Why this matters for markets, not just policy

This isn’t just a reporting issue. It has direct implications for how capital is deployed. 

As biodiversity moves from policy ambition into investable markets, credibility becomes everything. 

Investors and corporates are increasingly being asked to align with: 

  • national biodiversity strategies 
  • global frameworks like the GBF 
  • and “nature positive” commitments 

But if progress is defined loosely at a national level, it creates a vacuum at the implementation level.

Where delivery starts to matter

This is where the conversation shifts. Because while national reporting may lean on intent, project-level delivery cannot. 

In Australia, mechanisms like the Australian Carbon Credit Unit framework are built around a different premise: 

  • clearly defined methodologies 
  • measurable sequestration or avoidance 
  • independent auditing and verification

In other words, outcomes that must be demonstrated, not assumed. 

Well-designed land sector projects – particularly those that integrate carbon sequestration with biodiversity restoration – offer something national reporting currently struggles to provide: evidence of impact at a measurable scale. 

Reforestation, habitat restoration and landscape-scale projects don’t rely on future policy settings to deliver benefits. They deliver them directly, with data to support it. 

The threat of complacency and biodiversity loss

There is a more subtle risk in all of this: that “on track” becomes a comfortable narrative rather than a tested reality. 

Once progress is framed positively at a national level, it can dampen urgency across the system – from policy to investment. If the signal is that Australia is broadly meeting its biodiversity commitments, the pressure to fundamentally change land use, funding priorities or project delivery weakens. 

That matters because biodiversity loss is not a distant or abstract problem. It is cumulative, path-dependent and often irreversible. Delays in action are not neutral; they compound loss. 

The Biodiversity Council of Australia has been clear that current trajectories are inconsistent with meaningful recovery.
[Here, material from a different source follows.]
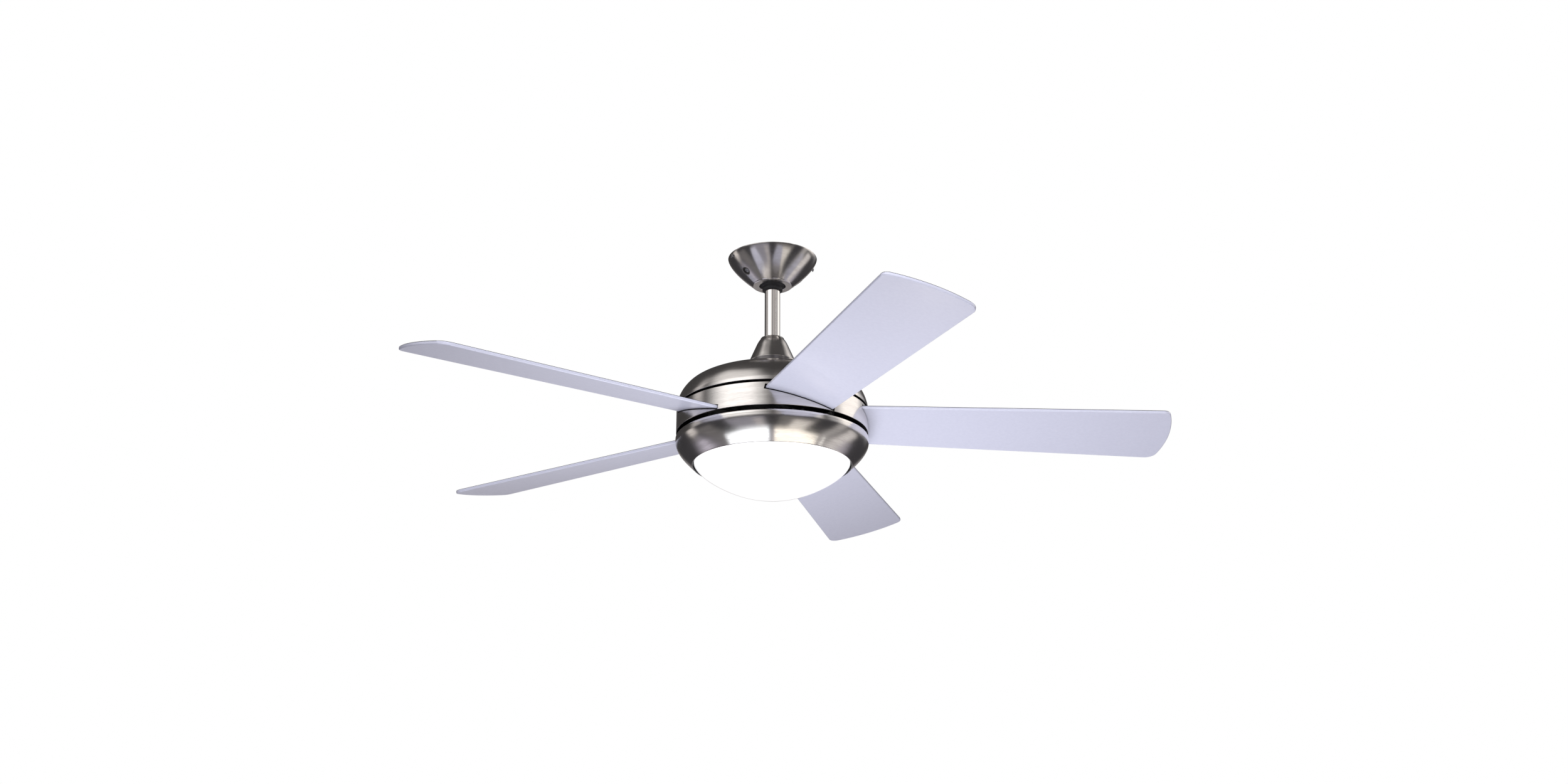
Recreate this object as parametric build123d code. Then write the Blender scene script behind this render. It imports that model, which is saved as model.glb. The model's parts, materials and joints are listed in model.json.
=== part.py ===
"""Five-blade ceiling fan with a dome light, modelled as it comes apart on a bench.

Units are millimetres.  +Z is up.  The origin is the centre of the hanger plate's
upper face, where the fan meets the ceiling, so the whole fan lies below z = 0.
"""
from math import cos, hypot, radians, sin, sqrt
import os

from build123d import *

# ---------------------------------------------------------------- driving sizes
SWEEP_RADIUS = 660.0          # blade tip circle, a 132 cm fan
BLADE_COUNT = 5
FIRST_BLADE = 2.14            # azimuth of the first blade, degrees
BLADE_PLANE = -295.6          # height of the blades where they cross the axis
BLADE_PITCH = 12.7            # degrees, the edge further round is the lower one
BLADE_DROOP = 1.12            # degrees, tips lower than roots
BLADE_THICK = 5.5
BLADE_ROOT = 100.0            # radius of the blade's hidden inner end
BLADE_OFFSET = -7.5           # chord centre, measured along the chord
CHORD_AT_BAND = 114.5
CHORD_AT_TIP = 146.5

CANOPY_RADIUS = 75.5
CANOPY_DEPTH = 48.5
CANOPY_HOLE = 22.0
BALL_RADIUS = 27.0
BALL_Z = -31.5
ROD_RADIUS = 13.0
ROD_BORE = 10.8
ROD_TOP = -14.0
ROD_BOTTOM = -205.0

COVER_TOP = -143.9
COVER_STEP = -186.7
COVER_FOOT = 36.6             # radius at the cover's lower edge, drawn in under the step
DOME_TOP = -206.6
BAND_RADIUS = 158.5
UPPER_GAP = -274.3            # middle of the gap between dome and band
UPPER_GAP_WIDTH = 3.6
LOWER_GAP = -318.3            # middle of the gap between band and light ring
LOWER_GAP_WIDTH = 7.0
GLASS_OPENING = 130.3
GLASS_RIM = -366.6
GLASS_DEPTH = 55.0
SHEET = 1.2                   # spun and pressed sheet parts

SHAFT_RADIUS = 7.5
SHAFT_BORE = 4.5
SHAFT_BOTTOM = -333.0
CASE_RADIUS = 84.0
CASE_TOP = -236.0
CASE_BOTTOM = -286.0
CASE_WALL = 2.0
CASE_BOLT_CIRCLE = 79.5
CORE_MIDDLE = -261.0
CORE_HEIGHT = 18.0
STATOR_RADIUS = 61.0
AIR_GAP = 0.5
ROTOR_CORE_OUTER = 75.0
BEARING_OUTER = 17.5          # 15 x 35 x 11 deep groove ball bearing
BEARING_WIDTH = 11.0
BEARING_PITCH = 12.5
BALL_SIZE = 2.975
BEARING_LEVELS = {"upper": -244.5, "lower": -277.5}   # middle of each bearing
RUNNING = 0.03                # radial clearance of a running fit
CLEAR = 0.3                   # clearance between curved faces of different bodies

CANOPY_SCREW_ANGLES = (210.9, 30.9)
CANOPY_SCREW_Z = -32.0
RIM_SCREW_ANGLES = (203.3, 23.3)
RIM_SCREW_Z = -6.0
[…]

And as reporting continues to rely on partial data and forward-looking commitments, the risk is that we normalise progress without evidence of reversal. 

For investors and corporates, this creates a difficult landscape to navigate. National signals suggest progress, while scientific assessments point to continued decline. 

This is why demonstrable, project-level outcomes become disproportionately valuable. They cut through ambiguity, provide a clearer line of sight between investment and impact and offer something national reporting currently struggles to deliver: confidence. 

Ultimately, credibility in biodiversity is not built on whether a country is “on track” in aggregate. It is built on whether individual interventions are measurably shifting ecological outcomes in the right direction. 

Closing the accountability gap 

If Australia is serious about closing the accountability gap, the shift required is clear: 

  • from self-assessed progress → independently verified outcomes 
  • from policy signals → ecological indicators 
  • from aggregated reporting → site-level evidence 

This doesn’t diminish the importance of national frameworks. But it does reframe where credibility is earned. 

The reality is that biodiversity recovery will not be achieved through narrative alignment alone. It will come from scalable, measurable and investable projects that deliver real ecological outcomes – and most importantly – can prove it. 

That is where the private sector already has a role to play. Not in replacing government ambition, but in operationalising it. 

Because until progress is consistently measured in outcomes rather than intentions, the gap between what Australia says about nature and what is actually happening to it will remain.